Most important for this summer though is my disseration. My fifth year at Columbia University just finished and it is really time to write up some chapters. The (too many) ideas are there. The (too much) data is there. Now I have to write it. Some work for my dissertation that I am particularly excited about is based on data that is being collected since my last trip to Eastern Congo (Dec-Feb 2012). We started a set of field-experiments and village mapping earlier this year and my team in the field (South Kivu, Congo) has continued the work since. Upon my departure in February I had a first pile of hardcopies with me: data from 6 villages, around 1,200 surveys.
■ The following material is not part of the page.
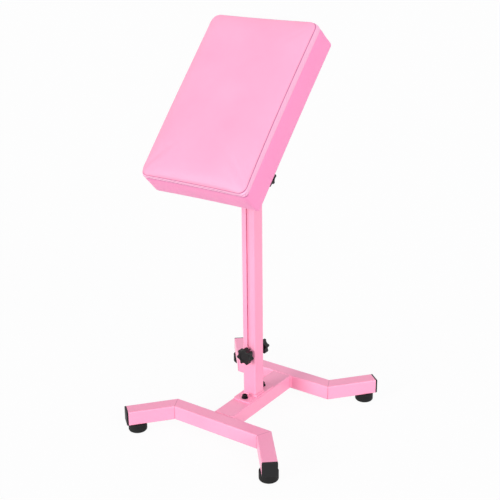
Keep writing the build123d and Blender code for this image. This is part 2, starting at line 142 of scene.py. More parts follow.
# Thread: how far it lies out and up from the seam's bottom, and how it dips and sways between stitches
THREAD_RADIUS = 0.34
THREAD_OUT = 1.25
THREAD_UP = 0.85
THREAD_DIP_OUT = 0.6
THREAD_DIP_UP = 0.4
THREAD_SWAY = 0.22
THREAD_THINNEST = 0.45
STITCH_PITCH = 4.4
STITCH_RINGS = 8
STITCH_SIDES = 6

# Dust cloth and its staples, with half sizes of the opening round the mounting plate
CLOTH_LEVEL = 39.0
CLOTH_INSET = 12
CLOTH_OPENING = (57, 77)
CLOTH_THICKNESS = 0.6
CLOTH_SAG = 0.1
CLOTH_SLACK = 0.35
STAPLE_INSET = 18
STAPLE_LEVEL = 38.4
STAPLE_SIZE = (10, 1.2, 0.6)
STAPLE_ROUNDING = 0.22
SIDE_STAPLES = 10
END_STAPLES = 6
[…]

Last trip (May 2012) I took another pile with me from Congo to New York - another 2,000 surveys). Because I will spend my time in the Netherlands this summer, I sent this data from New York to my parents place - the box arrived this morning. Thanks USPS. I'm very excited!
Fig3. What will this data tell me about migration and
cooperation in Congo? Can't wait to process and analyze it!
cooperation in Congo? Can't wait to process and analyze it!